Hello, Can you provide some more details about when exactly it fails? Stack trace would be nice. I can tell more if you can save the output running with "-log" parameter.

Are you using 1.5.0+ version? Recently we solved the problem of another person with just update(in 1.5.0 there were improvements in memory management).

The memory consumption from our tests mainly depends on reads number(with few exceptions with unusual samples). Around 10Gb of RAM per one million reads is more then enough in most cases.

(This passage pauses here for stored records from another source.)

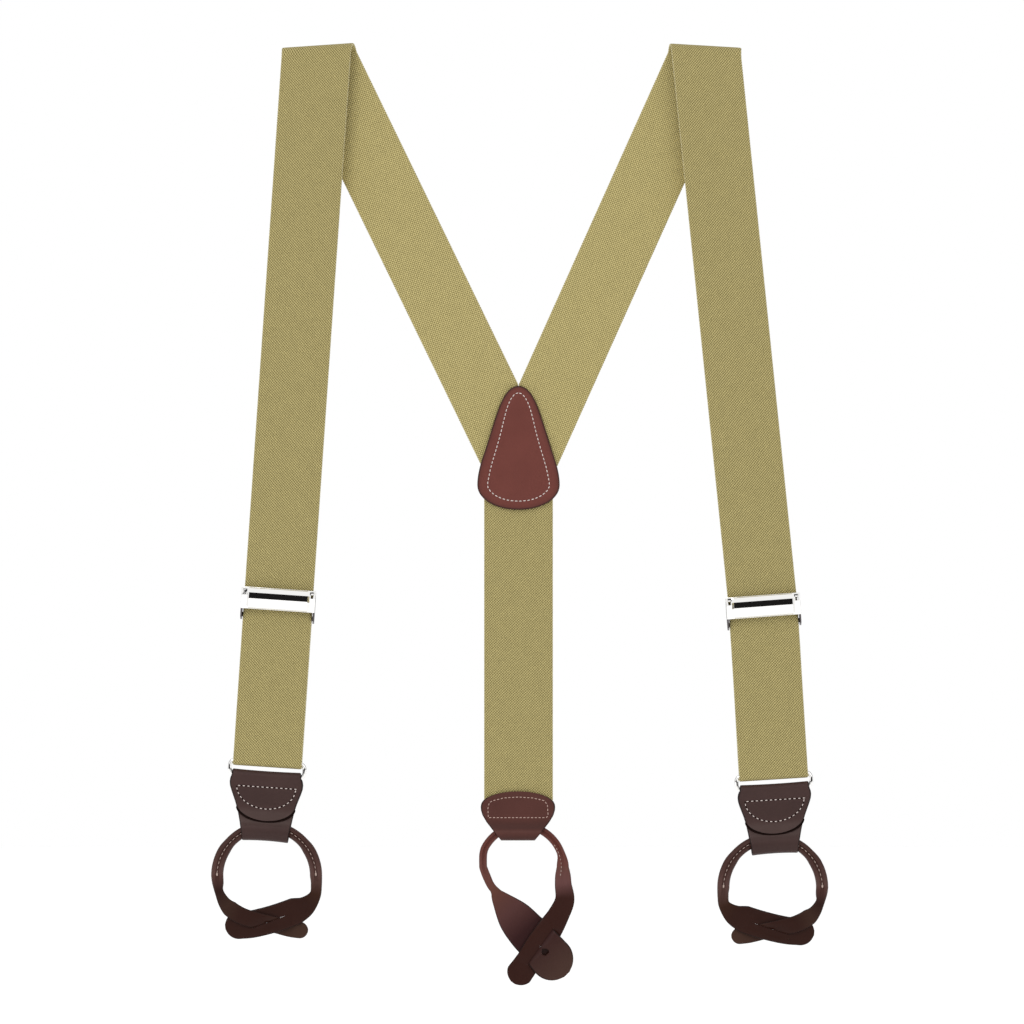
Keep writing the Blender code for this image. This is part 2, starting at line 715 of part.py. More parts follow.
def front_button_strap(name, side, parent):
    """The button strap under a front tab: the outer leg crosses in front of the inner one."""
    r = FRONT_ARCH_RADIUS
    outer = [(-r, 0, 0.0034), (-0.0269, -0.0039, 0.0032), (-0.0262, -0.0085, 0.0025)]
    outer += [(-0.0232, -0.0143, 0.0035), (-0.0192, -0.0182, 0.0048), (-0.0130, -0.0216, 0.0051)]
    outer += [(-0.0053, -0.0239, 0.0055), (0.0045, -0.0263, 0.0060), (0.0135, -0.0283, 0.0053)]
    outer += [(0.0228, -0.0295, 0.0043)]
    inner = [(r, 0, 0.0034), (0.0275, -0.0047, 0.0031), (0.0267, -0.0105, 0.0033)]
    inner += [(0.0219, -0.0160, 0.0056), (0.0154, -0.0188, 0.0084), (0.0040, -0.0233, 0.0107)]
    inner += [(-0.0075, -0.0264, 0.0098), (-0.0150, -0.0270, 0.0082), (-0.0229, -0.0273, 0.0076)]
    s, lift = side["sign"], side["leg_lift"]
    outer, inner = mirrored(outer, s, lift), mirrored(inner, s, lift)
    legs = (outer, inner) if s < 0 else (inner, outer)
    slits = [
        (-s * 0.0035, -0.0256 + 0.8 * lift, 0.0190, s * 12, True, 0),
        (-s * 0.0011, -0.0248 + 0.8 * lift, 0.0205, -s * 19, False, 0),
    ]
    button_strap(name, parent, r, FRONT_CORD_RADIUS, legs, s < 0, slits, DARK_LEATHER, front_swell)


def rear_button_strap(parent):
    """The button strap under the rear tab, its right leg in front."""
    r, c = REAR_ARCH_RADIUS, REAR_CORD_RADIUS
    left = [(-r, 0, c), (-0.0209, -0.0060, c), (-0.0149, -0.0132, 0.0025), (-0.0123, -0.0173, 0.0047)]
    left += [(-0.0049, -0.0265, 0.0094), (0.0023, -0.0350, 0.0110), (0.0095, -0.0425, 0.0115)]
    left += [(0.0165, -0.0505, 0.0120), (0.0250, -0.0592, 0.0120)]
    right = [(r, 0, c), (0.0228, -0.0044, 0.0040), (0.0230, -0.0099, 0.0047), (0.0238, -0.0182, 0.0054)]
    right += [(0.0205, -0.0262, 0.0060), (0.0150, -0.0352, 0.0072), (0.0089, -0.0442, 0.0075)]
    right += [(0.0034, -0.0525, 0.0071), (-0.0049, -0.0640, 0.0077)]
    slits = [
        (0.0130, -0.0460, 0.0190, -48, True, 1),
        (0.0098, -0.0425, 0.0220, 53, False, 0),
    ]
    button_strap("rear_button_strap", parent, r, c, (left, right), True, slits, RED_LEATHER, lambda a: 0.0)


# ---- adjusters -----------------------------------------------------------------------------------------


def adjuster_frame(name, parent):
    """Stamped frame: two side arms joined behind the web by an anvil bar and a hem bar."""
    arm = [(PIN_Y - ARM_END_RADIUS, PIN_Z)]
    arm += arc((PIN_Y, PIN_Z), ARM_END_RADIUS, 180, 90, 4)[1:]
    arm += [(-0.0100, 0.0040), (HEM_BAR_Y + 0.0012, -0.0010), (HEM_BAR_Y + 0.0012, -0.0100)]
    arm += arc((HEM_BAR_Y - 0.0010, -0.0100), 0.0022, 0, -90, 4)[1:]
    arm += [(-0.0125, -0.0108), (-0.0138, -0.0085), (PIN_Y - ARM_END_RADIUS, -0.0040)]
    frame = None
    for s in (-1, 1):
        plate = solid_from_curve(outline_curve(arm, ARM_THICKNESS / 2))
        stand = Matrix.Rotation(math.pi / 2, 4, "Z") @ Matrix.Rotation(math.pi / 2, 4, "X")
        plate.data.transform(Matrix.Translation((s * (ARM_INNER_X + ARM_THICKNESS / 2), 0, 0)) @ stand)
        if frame is None:
            frame = place(plate, name, NICKEL, parent)
        else:
            boolean(frame, cutter(plate, name + "_arm", parent, Matrix()), "UNION")
    span = 2 * ARM_INNER_X + ARM_THICKNESS
    hem_bar = box((span, HEM_BAR_DEPTH, HEM_BAR_HEIGHT))
    place_bar = Matrix.Translation((0, HEM_BAR_Y, HEM_BAR_Z))
    boolean(frame, cutter(hem_bar, name + "_hem_bar", parent, place_bar), "UNION")
    anvil = box((span, ANVIL_DEPTH, ANVIL_HEIGHT))
    place_bar = Matrix.Translation((0, ANVIL_Y, ANVIL_Z))
    boolean(frame, cutter(anvil, name + "_anvil", parent, place_bar), "UNION")
    bore = rod(PIN_RADIUS + GAP, BORE_LENGTH)
    place_bore = Matrix.Translation((0, PIN_Y, PIN_Z))
    boolean(frame, cutter(bore, name + "_pin_bore", parent, place_bore), "DIFFERENCE")


def adjuster_pin(name, parent):
    """The hinge pin through both arms."""
    length = 2 * (ARM_INNER_X + ARM_THICKNESS) + 0.0004
    place(rod(PIN_RADIUS, length), name, NICKEL, parent, Matrix.Translation((0, PIN_Y, PIN_Z)))


def pillow():
    """The cover's raised middle: a bar with a long face and bevelled ends."""
    obj = box((PILLOW_WIDTH, PILLOW_DEPTH + COVER_SHEET / 2, COVER_HEIGHT - 0.0006))
    bm = bmesh.new()
    bm.from_mesh(obj.data)
    front = [v for v in bm.verts if v.co.y < 0]
    for v in front:
        v.co.x -= math.copysign(0.0009, v.co.x)
        v.co.z -= 0.0026 if v.co.z > 0 else -0.0007
    bm.to_mesh(obj.data)
    bm.free()
    return obj


def adjuster_lever(name, parent):
    """The hinged cover: a sheet with a raised pillow, a knuckle round the pin and a toothed jaw."""
    at = Matrix.Translation((0, -PIN_Y, -PIN_Z))
    sheet_y = COVER_BACK_Y - COVER_SHEET / 2
    lever = box((ADJUSTER_WIDTH, COVER_SHEET, COVER_HEIGHT))
    lever.data.transform(at @ Matrix.Translation((0, sheet_y, 0)))
    place(lever, name, NICKEL, parent)
    raised = pillow()
    depth = COVER_BACK_Y - COVER_SHEET - PILLOW_DEPTH / 2 + COVER_SHEET / 4
    boolean(lever, cutter(raised, name + "_pillow", parent, at @ Matrix.Translation((0, depth, 0))), "UNION")
    knuckle_length = 2 * (ARM_INNER_X - GAP)
    knuckle = cutter(rod(KNUCKLE_RADIUS, knuckle_length), name + "_knuckle", parent, Matrix())
    boolean(lever, knuckle, "UNION")
    neck = box((knuckle_length, 0.0012, 0.0016))
    neck_at = Matrix.Translation((0, -0.0013, 0))
    boolean(lever, cutter(neck, name + "_neck", parent, neck_at), "UNION")
    jaw = jaw_bar()
    jaw_at = at @ Matrix.Translation((0, COVER_BACK_Y, -0.0042))
    boolean(lever, cutter(jaw, name + "_jaw", parent, jaw_at), "UNION")
    bore = cutter(rod(PIN_RADIUS + GAP, BORE_LENGTH), name + "_bore", parent, Matrix())
    boolean(lever, bore, "DIFFERENCE")


def jaw_bar():
    """The jaw behind the cover's lower edge: a ridge whose edge is cut into teeth, drawn in one outline."""
    half, root, tip = JAW_HALF_WIDTH, TOOTH_ROOT, TOOTH_TIP
    pitch = 2 * half / TEETH
    edge = []
    for i in range(TEETH):
        start = -half + i * pitch
        edge += [(start, root), (start + pitch / 2, tip)]
    points = [(-half, -0.0003), *edge, (half, root), (half, -0.0003)]
    return solid_from_curve(outline_curve(points, 0.0006))


def strap_hem(name, parent):
    """The web's end, looped over the frame's hem bar and sewn to itself."""
    half = WEB_THICKNESS / 2
    back = HEM_BAR_Y + HEM_BAR_DEPTH / 2 + GAP + half
    front = HEM_BAR_Y - HEM_BAR_DEPTH / 2 - GAP - half
    radius = (back - front) / 2
    middle = (back + front) / 2
    tail = back - WEB_THICKNESS - GAP
    over = arc((middle, HEM_BAR_Z + HEM_BAR_HEIGHT / 2), radius, 0, 180, 10)
    path = [(back, HEM_FOOT_Z), *over, (front, -0.0118), (tail, -0.0150), (tail, HEM_FOOT_Z)]
    place(band(straight_rows(path, WEB_WIDTH / 2), WEB_THICKNESS), name, WEBBING, parent)


# ---- assembly ------------------------------------------------------------------------------------------


def back_yoke():
    """Everything that the rear view's fixed middle holds."""
    crosspatch()
    centre_strap()
    rear_tab()
    arch = Matrix.Translation(REAR_ARCH_CENTRE)
    rear_button_strap(joint_empty("rear_button_strap_axis", arch))


def chain(word, side):
    """One shoulder's chain, from the rear strap to the button strap."""
    rear_strap(f"{word}_rear_strap", side)
    shoulder_turn(f"{word}_shoulder_turn", side)

    fold, _ = fold_line(side)
    shoulder_at = Matrix.Translation((fold.x, (REAR_WEB_Y + FRONT_WEB_Y) / 2, fold.y))
    shoulder = joint_empty(f"{word}_shoulder_axis", shoulder_at)
    front_strap(f"{word}_front_strap", side, shoulder, shoulder_at)

    bar_at = ring_world(side)
    slide = joint_empty(f"{word}_length_slide", bar_at, shoulder, shoulder_at)
    adjuster_at = adjuster_world(side)
    hem_foot = (adjuster_at @ Vector((0, 0, HEM_FOOT_Z)) - bar_at.translation).length
    rise = math.sqrt(hem_foot**2 - CHAIN_Y**2)
    return_strap(f"{word}_return_strap", slide, rise - GAP)

    adjuster = joint_empty(f"{word}_adjuster_slide", adjuster_at, slide, bar_at)
    adjuster_frame(f"{word}_adjuster_frame", adjuster)
    adjuster_pin(f"{word}_adjuster_pin", adjuster)
    strap_hem(f"{word}_strap_hem", adjuster)
    pin_at = adjuster_at @ Matrix.Translation((0, PIN_Y, PIN_Z))
    pin = joint_empty(f"{word}_lever_axis", pin_at, adjuster, adjuster_at)
    adjuster_lever(f"{word}_adjuster_lever", pin)

    upper_bar = joint_empty(f"{word}_ring_axis", bar_at, slide, bar_at)
    ring(f"{word}_ring", upper_bar)

    lower_at = bar_at @ Matrix.Translation((0, 0, -RING_HEIGHT))
    lower_bar = joint_empty(f"{word}_tab_axis", lower_at, upper_bar, bar_at)
    tab = front_tab(f"{word}_tab", side, lower_bar)

    arch_at = Matrix.Translation((side["sign"] * side["arch_out"], CHAIN_Y, side["arch_z"]))
    arch = joint_empty(f"{word}_button_strap_axis", arch_at, lower_bar, lower_at)
    front_button_strap(f"{word}_button_strap", side, arch)
    channel = cord_channel(FRONT_ARCH_RADIUS, FRONT_CORD_RADIUS)
    boolean(tab, cutter(channel, f"{word}_cord_channel", arch, Matrix()), "DIFFERENCE")


back_yoke()
for side_word, side_values in SIDES.items():
    chain(side_word, side_values)
bpy.context.view_layer.update()
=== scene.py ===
"""The looks of the suspenders: webbing, folded leather, thread and nickel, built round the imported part.

Lengths are in metres; outlines and seams listed as rows of numbers are in millimetres. Each side's pieces
are drawn in the frames of its adjuster, its ring's bars and its button strap, and then ride on those bodies.
"""

import math

import bmesh
import bpy
from mathutils import Matrix, Vector


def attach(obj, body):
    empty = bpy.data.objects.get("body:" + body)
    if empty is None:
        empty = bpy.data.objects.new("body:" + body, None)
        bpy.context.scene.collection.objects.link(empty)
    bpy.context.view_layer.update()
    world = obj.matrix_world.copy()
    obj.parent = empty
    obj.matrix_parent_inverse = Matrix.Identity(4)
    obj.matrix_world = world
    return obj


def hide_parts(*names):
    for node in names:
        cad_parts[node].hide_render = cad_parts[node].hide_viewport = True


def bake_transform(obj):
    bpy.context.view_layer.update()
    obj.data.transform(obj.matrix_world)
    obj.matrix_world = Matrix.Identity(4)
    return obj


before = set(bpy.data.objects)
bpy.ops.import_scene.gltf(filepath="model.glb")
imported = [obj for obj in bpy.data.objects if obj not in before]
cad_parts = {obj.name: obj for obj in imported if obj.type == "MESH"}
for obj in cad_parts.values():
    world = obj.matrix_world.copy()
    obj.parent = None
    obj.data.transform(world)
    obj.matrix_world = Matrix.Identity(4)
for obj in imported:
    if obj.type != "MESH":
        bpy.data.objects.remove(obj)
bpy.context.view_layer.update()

MM = 0.001

# ---- dimensions shared with the solids ----------------------------------------------------------------

WEB_HALF = 19.05 * MM
WEB_THICK = 1.3 * MM
LEATHER = 1.6 * MM
REAR_Y = -2.55 * MM
FRONT_Y = -10.55 * MM
SHOULDER_R = 4.0 * MM
FOLD_Y = (REAR_Y + FRONT_Y) / 2
MEETING_Z = 35.2 * MM
MITRE_Z = -11.5 * MM
TURN_R = 2.35 * MM
CHAIN_Y = FRONT_Y + TURN_R
RING_DROP = 8.0 * MM
FRONT_CORD_R = 2.95 * MM
FRONT_ARCH_R = 27.3 * MM
REAR_CORD_R = 2.2 * MM
REAR_ARCH_R = 23.0 * MM
REAR_ARCH = Vector((1.8 * MM, REAR_Y, -232.1 * MM))
PIN = Vector((0, -13.0 * MM, 4.3 * MM))
HEM_FOOT = -26.2 * MM

SIDES = {
    "left": {
        "sign": -1,
        "rear_angle": math.radians(25.9),
        "crest_out": 0.1117,
        "crest_z": 0.2225,
        "crest_tilt": math.radians(3.9),
        "lower_tilt": math.radians(3.88),
        "adjuster_tilt": math.radians(3.9),
        "ring_out": 0.1389,
        "ring_z": -0.1775,
        "adjuster_z": -0.0838,
        "tab_lean": 0.043,
        "arch_out": 0.1392,
        "arch_z": -0.2365,
        "leg_lift": -0.0010,
    },
    "right": {
        "sign": 1,
        "rear_angle": math.radians(24.2),
        "crest_out": 0.1037,
        "crest_z": 0.2224,
        "crest_tilt": math.radians(3.4),
        "lower_tilt": math.radians(3.58),
        "adjuster_tilt": math.radians(4.2),
        "ring_out": 0.1411,
        "ring_z": -0.1844,
        "adjuster_z": -0.0873,
        "tab_lean": 0.055,
        "arch_out": 0.1405,
        "arch_z": -0.2431,
        "leg_lift": 0.0025,
    },
}

# ---- materials ----------------------------------------------------------------------------------------


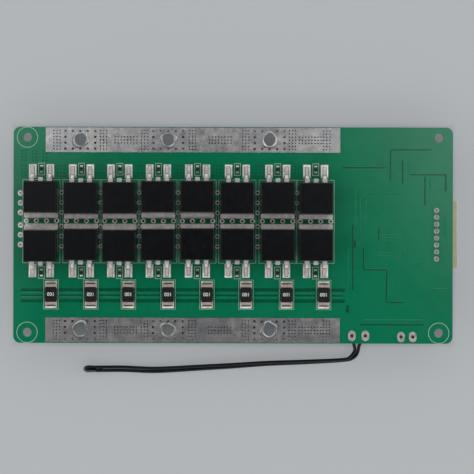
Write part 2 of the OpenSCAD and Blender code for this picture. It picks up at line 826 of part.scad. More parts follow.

amirshams84 commented 3 years ago

Hi, Thanks for the quick reply here is the log file generated and it reached 91.2GB so I think is it going fail again HIVtest.trimmed_fastp.mapped_bowtie2.haplotype_cliquesnv.log

vtsyvina commented 3 years ago

It is strange. And what is the stack trace when it runs out of memory? So I can see at what exact place it fails

amirshams84 commented 3 years ago

I am not sure how to get the stack trace, but I can hand you over the bam file if you want to try let me know which method works for you

vtsyvina commented 3 years ago

Yes, with bam file it will be even easier to find the problem. Thanks

P.S. Stack trace is just the error with which it fails. Something like this: Exception in thread "main" java.lang.OutOfMemoryError: GC overhead limit exceeded at java.util.HashMap.newNode(HashMap.java:1742) at java.util.HashMap.putVal(HashMap.java:630) at java.util.HashMap.put(HashMap.java:611) at java.util.HashSet.add(HashSet.java:219) at edu.gsu.algorithm.AbstractSNV.slowCliquesMerging(AbstractSNV.java:401) at edu.gsu.algorithm.AbstractSNV.getMergedCliques(AbstractSNV.java:59) at edu.gsu.algorithm.SNVIlluminaMethod.getMergedCliques(SNVIlluminaMethod.java:213) at edu.gsu.algorithm.SNVIlluminaMethod.getHaplotypes(SNVIlluminaMethod.java:103) at edu.gsu.start.Start.illumina2SNV(Start.java:108) at edu.gsu.start.Start.main(Start.java:56)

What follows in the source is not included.